I first became aware of Tom Smucker while researching my first book, Look! Listen! Vibrate! SMILE!  The goal was to find EVERY article from 1966 into the early ’70s that shed light as to what Brian Wilson’s Lost Masterpiece (my second book title… on the same subject) would have been.  Tom’s 1972 story for Creem on The Beach Boys featured a headline page with nothing more than the Smile album cover; I was intrigued.  This was published in the year that Carl Wilson and Stephen J. Desper first began to assemble what was in the tape archive on Smile, and Tom’s was the last article where it seemed possible that indeed, the original Beach Boys would finally get their progressive-era coups de gras out to the public.  A release in 1972-74 was still in time for Smile to become an “F.M. classic.”  None of this came to pass, but progressive F.M. went downhill after 1975 anyway, so no big, these days.  The band won its first Grammy Award for The Smile Sessions box set, in the end.

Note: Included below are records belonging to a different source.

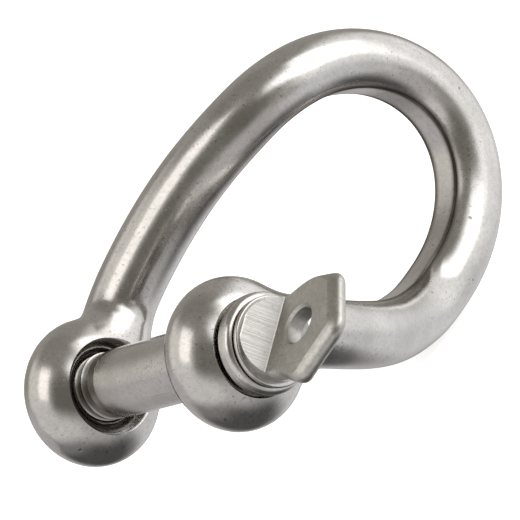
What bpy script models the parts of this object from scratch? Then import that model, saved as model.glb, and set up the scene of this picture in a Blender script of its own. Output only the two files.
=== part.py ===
"""A twisted bow shackle with a screw pin: the bow, the pin and the collar ring on the pin.

+X runs along the pin towards its head, +Y from the pin to the crown, and the origin is on the pin's
axis midway between the eyes. The crown is turned almost a quarter turn about Y from the plane of the eyes.
"""

from math import ceil, cos, pi, radians, sin, sqrt, tan

import bmesh
import bpy
from mathutils import Vector

# Bow: centreline, bar and twist (metres and radians).
BAR_R = 0.0040
JAW_HALF_WIDTH = 0.0107
CROWN_HALF_WIDTH = 0.01535
CROWN_CENTRE_Y = 0.0345
CROWN_RISE = 0.0193
CROWN_ARC_START = -0.143
LEG_FLARE = radians(22.3)
LEG_PULL_AT_EYE = 0.415
LEG_PULL_AT_CROWN = 0.688
LEG_STRAIGHT = 0.0120
TWIST = radians(87.5)
TWIST_START_Y = -0.0013
TWIST_END_Y = 0.0390
INNER_FLAT_DEPTH = 0.00054
LEG_ROOT_SWELL = 0.0003
LEG_START_R = 0.0026

# Eyes: two flattened balls with a countersunk mouth on each side.
EYE_WALL = 0.0044
EYE_HALF_LENGTH = 0.0039
EYE_EDGE_ROUND = 0.0015
MOUTH_FLARE = 0.00116
MOUTH_DEPTH = 0.0011

# Pin: plain shank, thread and chamfers.
PIN_R = 0.0040
THREAD_RELIEF = 0.00008
THREAD_PITCH = 0.00125
THREAD_DEPTH_PER_PITCH = 0.6134
THREAD_CREST_PER_PITCH = 0.125
THREAD_FLANK_ANGLE = radians(30)
FIRST_CREST_PAST_SHANK = 0.0021
PIN_CHAMFER = 0.0006
PIN_END_STEP = 0.0006
SHANK_END_IN_JAW = 0.0019

# Collar, shoulder and paddle of the pin's head.
TURNS_TO_SEAT = 0.5
COLLAR_WALL = 0.0014
COLLAR_WIDTH = 0.0022
COLLAR_ROUND = 0.0007
SHOULDER_STEP = 0.0011
SHOULDER_WIDTH = 0.0005
NECK_STEP = 0.0006
RAMP_LENGTH = 0.0017
PADDLE_LENGTH = 0.0128
PADDLE_HALF_WIDTH = 0.0063
PADDLE_THICKNESS = 0.0023
PADDLE_CORNER_R = 0.0016
PADDLE_TIP_R = 0.0030
PADDLE_TIP_SLOPE = radians(33)
PADDLE_RIM_ROUND = 0.0007
PADDLE_TURN = radians(31)
LANYARD_HOLE_R = 0.0021
LANYARD_HOLE_FROM_RAMP = 0.0040

# Fits.
BORE_CLEARANCE = 0.0002
THREAD_CLEARANCE = 0.0002
COLLAR_CLEARANCE = 0.0003
SEAT_CLEARANCE = 0.00005

# How finely the round shapes are divided, and how far helpers overlap or run past.
BAR_SIDES = 20
LEG_STEPS = 13
CROWN_STEPS = 21
ROUND_SIDES = 36
THREAD_SIDES = 24
EYE_STEPS = 12
CORNER_STEPS = 6
HOLE_SIDES = 28
PAST = 0.0040
NECK_SINK = 0.0001

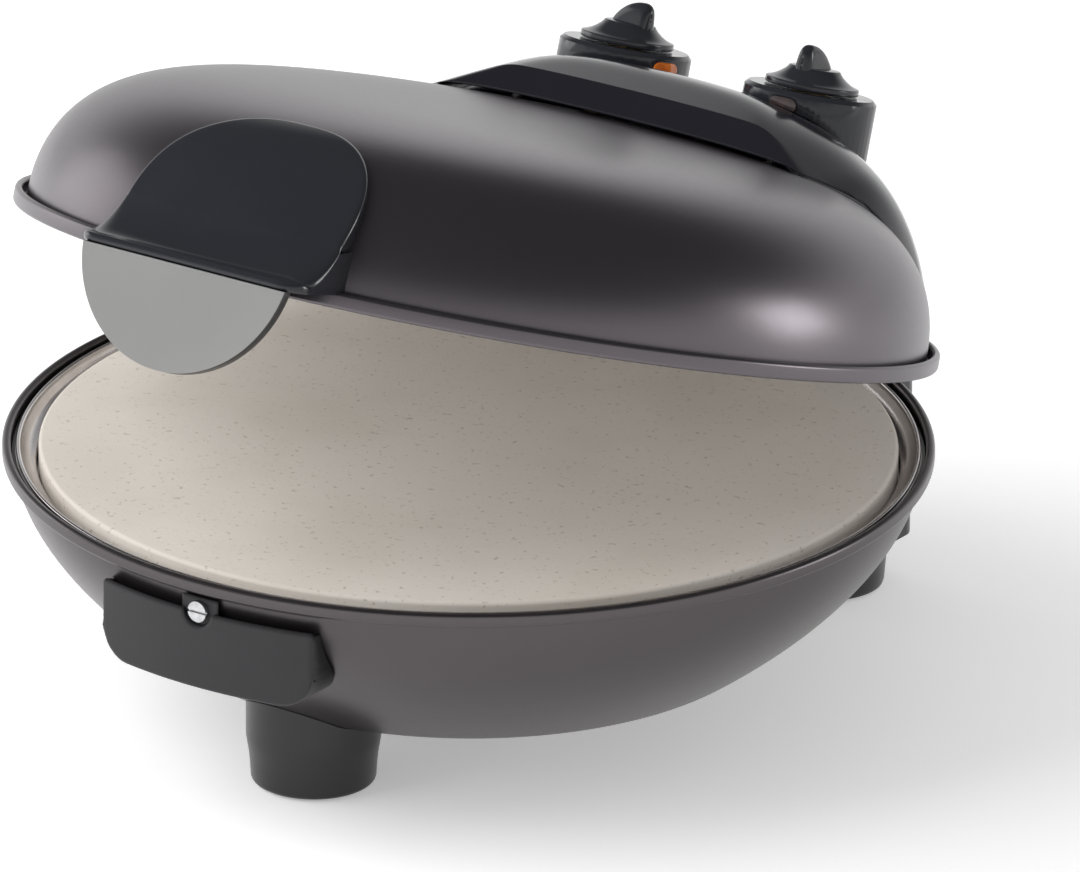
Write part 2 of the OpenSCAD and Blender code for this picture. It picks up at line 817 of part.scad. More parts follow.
// Bright reflector inside the dome
module lid_reflector() {
    rim = dome_r - dome_t - seat;
    low = 1.2 - rim_drop;
    color([0.75, 0.74, 0.75])
    lid_place()
        difference() {
            rotate_extrude($fn = fine)
                polygon([
                    [rim, low], [rim, low + pan_t], [stone_r, low + pan_t],
                    [refl_top_r, refl_h], [0, refl_h], [0, refl_h - pan_t],
                    [refl_top_r - 0.6, refl_h - pan_t], [stone_r - 1.2, low]
                ]);
            for (s = [-1, 1])
                translate([s * leg_x, leg_y, refl_h - 5])
                    cylinder(r = bush_r - 2, h = 10, $fn = fine);
        }
}

// Upper heating tube
module upper_element() {
    color([0.3, 0.29, 0.3])
    lid_place()
        translate([0, 0, upper_z])
            element(1, upper_drop + 18);
}

// Clips under the reflector's ceiling
module upper_element_clips() {
    color([0.6, 0.6, 0.62])
    lid_place()
        translate([0, 0, refl_h - pan_t])
            mirror([0, 0, 1])
                clips(upper_drop);
}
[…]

That said, Tom has finally got around to writing a book about this group who, during the early ’70s, were still bound in a struggle for legitimacy within the jaded American hippie culture (European hippies did not share this aversion).  In this text, Smucker insightfully recognizes The Beach Boys as part of the West Coast R&B Vocal Group sound, crossed with L.A.’s high-level recording studio environment – a setup created for the audioscapes of Hollywood movie production.   He shows how those two elements ushered Los Angeles past New York as the center of the music business for the second half of the 20th Century.  Tom acknowledges the local importance of Leo Fender being in town, and his part in the sound revolution of “Surf” guitar reverb… something most Beach Boy authors (and fans) overlook due to its ubiquity.  The Beach Boys song connection not only to Detroit’s auto industry, but the Kustom Kulture of Los Angeles, gets its due, L.A.’s constant sunshine locale tweak the primary influence, as California youths grooved-out car industry standards during the first Corvette and Mustang era.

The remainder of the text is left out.